Notes on a scandal: the persistence of the sacred and the profane in the modern world. Gordon Lynch

'From phone hacking to the Jimmy Savile case, public moral scandal still has the potential to over-turn powerful political actors and institutions and to taint reputations irretrievably. How can we understand the force of shared public reactions to such scandals, though, in a modern societies that are highly individualised and supposedly lack a strong moral core? This lecture will explore how a cultural sociological understanding of the sacred and the profane, building on Emile Durkheim's classic study of religious life, can help us to make sense of the nature, content and significance of sacred forms in the modern world.
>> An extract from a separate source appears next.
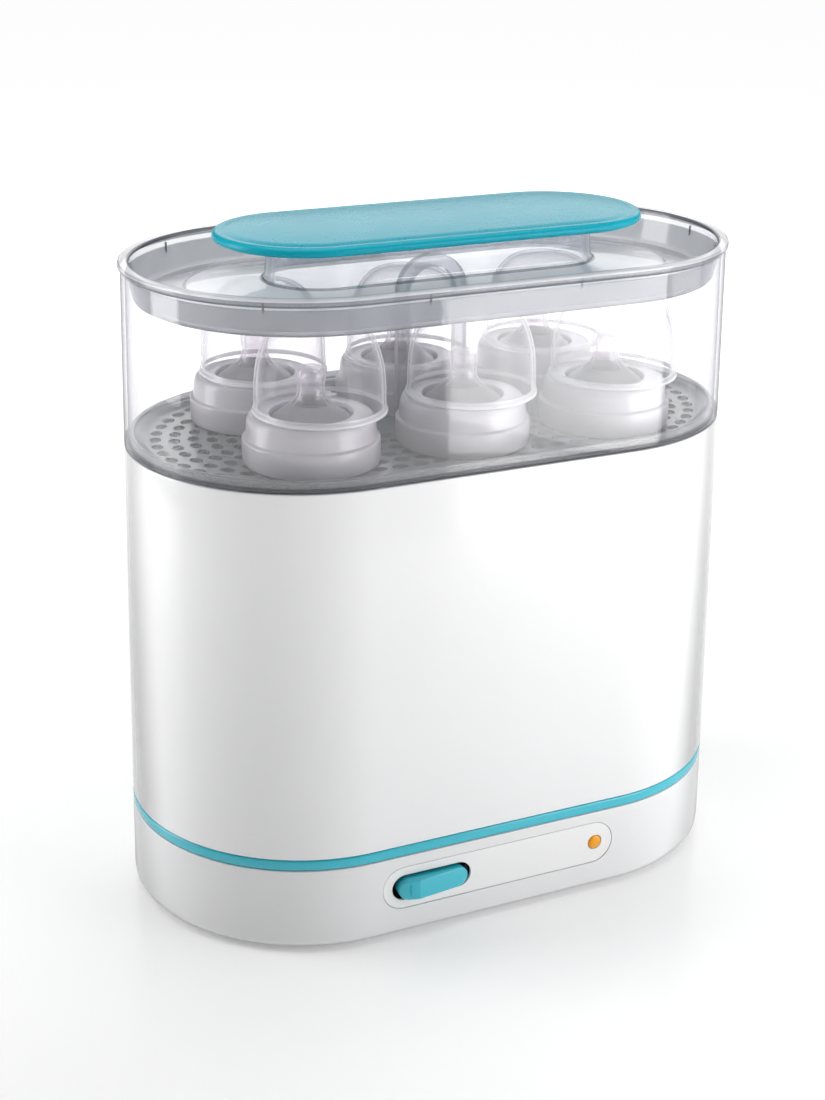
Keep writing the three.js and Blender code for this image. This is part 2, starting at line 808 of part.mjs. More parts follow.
const model = new THREE.Group();
model.name = 'bottle_steriliser';

const rocker = powerRocker();
const keyFrontY = rocker.boundingBox().min[1];

model.add(node('base_housing', 'white', baseHousing()));
model.add(node('base_plate', 'dark', basePlate()));
footPlaces().forEach((place, i) => model.add(node(`foot_${i + 1}`, 'rubber', foot(place))));
screwPlaces().forEach((place, i) => {
  model.add(node(`base_screw_${i + 1}`, 'steel', baseScrew(place)));
});
model.add(node('accent_ring', 'teal', accentRing()));
model.add(node('water_basin', 'basin', waterBasin()));
model.add(node('heater_seal', 'rubber', heaterSeal()));
model.add(node('heating_plate', 'heater', heatingPlate()));
model.add(node('heating_element', 'steel', heatingElement()));
model.add(node('thermostat', 'steel', thermostat()));
model.add(node('thermal_fuse', 'steel', thermalFuse()));
model.add(node('control_board', 'board', controlBoard()));
model.add(node('indicator_led', 'amber', indicatorLed()));
model.add(node('indicator_lens', 'amber', indicatorLens()));
model.add(node('control_panel', 'white', controlPanel()));
model.add(node('switch_module', 'dark', switchModule()));
model.add(node('rocker_pin', 'steel', rockerPin()));
model.add(node('power_rocker', 'teal', rocker));
model.add(node('cord_gland', 'dark', cordGland(-keyFrontY)));
model.add(node('terminal_block', 'milky', terminalBlock()));
model.add(node('lead_left', 'lead', elementLead(-1)));
model.add(node('lead_right', 'lead', elementLead(1)));
model.add(node('lead_switch', 'lead', switchLead()));
model.add(node('large_basket', 'white', largeBasket()));
model.add(node('fold_plate', 'smoke', foldPlate(), 0.7));
model.add(node('small_basket_tray', 'smoke', smallBasketTray(), 0.6));
model.add(node('basket_handle', 'smoke', basketHandle(), 0.6));
topPlaces().forEach((place, i) => {
  model.add(node(`bottle_ring_${i + 1}`, 'milky', bottleRing(place), 0.8));
  model.add(node(`teat_${i + 1}`, 'silicone', teat(place), 0.8));
  model.add(node(`dome_cap_${i + 1}`, 'clear', domeCap(place), 0.35));
});
model.add(node('lid_shell', 'clear', lidShell(), 0.35));
model.add(node('lid_handle', 'teal', lidHandle()));

export default model;
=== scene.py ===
"""Looks of an oval steam steriliser for feeding bottles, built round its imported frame.

Lengths in the section tables are millimetres. MM turns them into scene units (metres).
"""

import logging
import math
from dataclasses import dataclass, field
from enum import Enum
from typing import Any, Callable, Iterable, Optional, Sequence, Union

import bmesh
import bpy
from mathutils import Matrix, Vector


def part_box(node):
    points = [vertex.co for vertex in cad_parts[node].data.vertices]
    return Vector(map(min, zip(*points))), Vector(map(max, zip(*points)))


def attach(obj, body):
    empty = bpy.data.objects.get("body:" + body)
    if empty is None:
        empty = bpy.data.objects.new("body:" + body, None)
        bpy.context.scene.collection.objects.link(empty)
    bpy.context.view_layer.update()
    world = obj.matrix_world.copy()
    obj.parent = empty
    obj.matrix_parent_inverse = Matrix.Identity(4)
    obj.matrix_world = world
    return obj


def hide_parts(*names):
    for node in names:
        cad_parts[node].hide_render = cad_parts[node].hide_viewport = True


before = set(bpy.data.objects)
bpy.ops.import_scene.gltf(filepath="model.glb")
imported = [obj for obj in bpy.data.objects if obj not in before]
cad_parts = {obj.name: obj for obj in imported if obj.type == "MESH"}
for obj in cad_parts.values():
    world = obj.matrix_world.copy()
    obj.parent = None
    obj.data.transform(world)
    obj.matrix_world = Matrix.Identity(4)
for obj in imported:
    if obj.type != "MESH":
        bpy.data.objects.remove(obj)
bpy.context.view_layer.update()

MM = 0.001
LOG = logging.getLogger("steriliser")
logging.basicConfig(level=logging.INFO, format="%(name)s: %(message)s")

Number = Union[int, float]


# ---------------------------------------------------------------------------------------
# Shader graphs
# ---------------------------------------------------------------------------------------


class Term:
    """A socket that takes part in arithmetic and adds its Math nodes as it goes."""

    def __init__(self, graph: "ShaderGraph", socket: bpy.types.NodeSocket) -> None:
        """Wraps an output socket of a graph."""
        self.graph = graph
        self.socket = socket

    def _math(self, operation: str, first: Any, second: Any) -> "Term":
        """Adds one Math node and returns its result."""
        return self.graph.term("ShaderNodeMath", {"operation": operation}, {0: first, 1: second})

    def __add__(self, other: Any) -> "Term":
        """self + other."""
        return self._math("ADD", self, other)

    def __radd__(self, other: Any) -> "Term":
        """other + self."""
        return self._math("ADD", other, self)

    def __sub__(self, other: Any) -> "Term":
        """self - other."""
        return self._math("SUBTRACT", self, other)

    def __rsub__(self, other: Any) -> "Term":
        """other - self."""
        return self._math("SUBTRACT", other, self)

    def __mul__(self, other: Any) -> "Term":
        """self * other."""
        return self._math("MULTIPLY", self, other)

    def __rmul__(self, other: Any) -> "Term":
        """other * self."""
        return self._math("MULTIPLY", other, self)

    def __truediv__(self, other: Any) -> "Term":
        """self / other."""
        return self._math("DIVIDE", self, other)

    def __pow__(self, other: Any) -> "Term":
        """self ** other."""
        return self._math("POWER", self, other)

    def clamp(self) -> "Term":
        """The value held between 0 and 1."""
        return self.graph.term("ShaderNodeClamp", {}, {"Value": self})

    def spread(self, low: Number, high: Number) -> "Term":
        """Maps 0..1 on to low..high."""
        return self * (high - low) + low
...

In doing so, it will explain why public and social media have become more important carriers of sacred content than traditional religious institutions, the ways in which sacred ritual succeeds and fails in modern life, and the value and risks inherent in our moral passions.'

Myths of Mary and the married Jesus: how popular culture is affecting scholarship. Mark Goodacre

From Jesus Christ Superstar to the Gospel of Jesus’ Wife, from the Last Temptation of Christ to the Da Vinci Code, this generation has seen a radical alteration in our perspectives on key characters in early Christianity. Mary Magdalene has been transformed from a repentant prostitute to the first apostle. Now she is even Jesus’ wife. But is Mary’s rehabilitation rooted in reassessments of the primary texts or is it a product of our own immersion in popular culture? What do we know about her Gospel, her tomb, her family? The real story of Mary’s rejuvenation is so mysterious that it leads us to question the identity of the woman we thought we knew.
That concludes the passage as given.